The NSBA was founded in 1999 as part of the People"s Democracy movement under the slogan of "solidarity among student councils based on anti-capitalism." People"s Democracy tends to see the origins of social problems in the unfair structure of capitalism. Therefore, groups associated with this doctrine attempted to unite with laborers to carrying out projects advancing social justice. Accordingly, the NSBA organized and carried out various activities based on this philosophy with themes such as "union with laborers," "anti-sexual violence," "protection for conscientious objectors," and "withdrawal of U.S. Forces in Korea." Unlike the other umbrella student group Hanchongryun, which has a National Liberation Front (NFL) background, the NSBA favored cutting down the military budget over reunification as a means to maintain peace on the Korean Peninsula (The NLF believes that all social problems in Korea result from the partition of the Korean Peninsula).

However, the student movement took a downturn as the economy boomed and society liberalized. Dramatic measures taken by student activists were increasingly unwelcome and they began to lose their base of support among fellow students. While society was changing, student activists did not make any adjustments to their policies. Thus, starting in the 1990"s, many non-activist candidates came to power in student governments.

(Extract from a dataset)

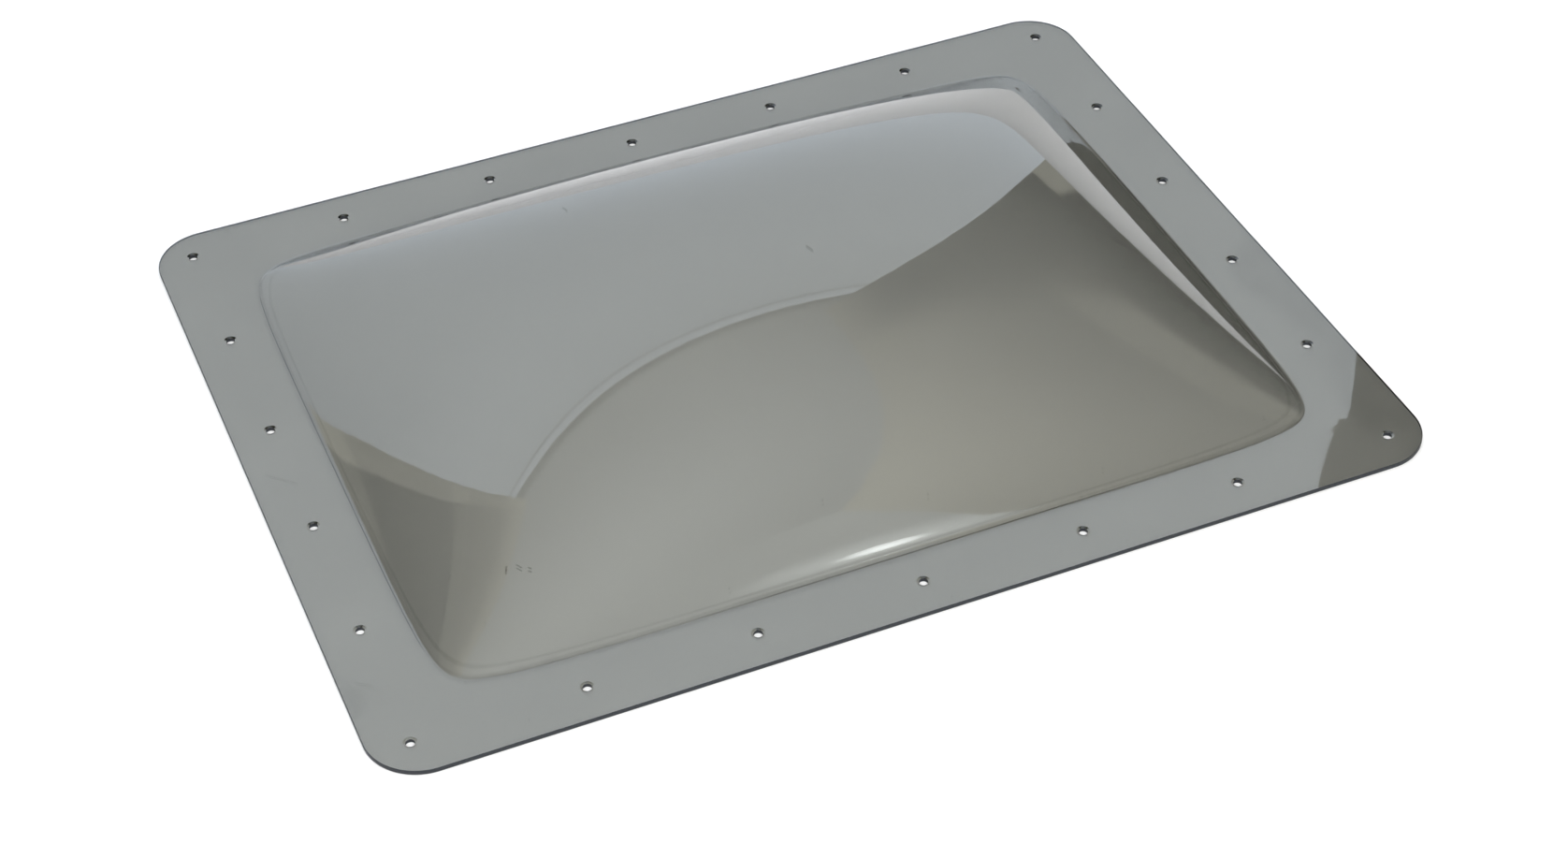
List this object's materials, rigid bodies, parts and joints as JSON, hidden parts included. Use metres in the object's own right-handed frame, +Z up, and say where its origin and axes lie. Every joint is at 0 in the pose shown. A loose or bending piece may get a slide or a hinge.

The NSBA"s decision to disband comes as a reaction to these trends. However, Choe explained, "disbanding the organization does not mean an end, but a preparation for another start." NSBA members thus plan to reorganize into a new umbrella group at some future time. Though specifics have not been finalized, the NSBA claims that, in the 2000s, student councils should not try to mobilize students but to make them involved in their own activities.

"We should communicate with ordinary students and give them opportunities to participate spontaneously," says Choe, who pointed out that student activiss have been too busy with election campaigns to take full advantage of the space and financial support from their schools.

Now, only Hanchongryun remains. After the Roh Moo-hyun Administration came into power in February, there have been constant talks of legalizing Hanchongryun. The talks stepped back a little after a surprise raid on the U.S. Army shooting range by Hanchongryun on August 7. However, if it gets legalized, experts say NLF-type movements will become even more active.

Choe was doubtful about the possibility that former NSBA members would amalgate with Hanchongryun. "After the NSBA was dissolved, Many people talking about the possibilities. But because our political lines differ greatly from theirs, I do not think complete consolidation is possible. But I believe we can cooperate case by case," she said.

Now the only institutionalized student activist group, Hanchongryun will have to think seriously over its notions and seek ways to gain ground among the students in order to survive.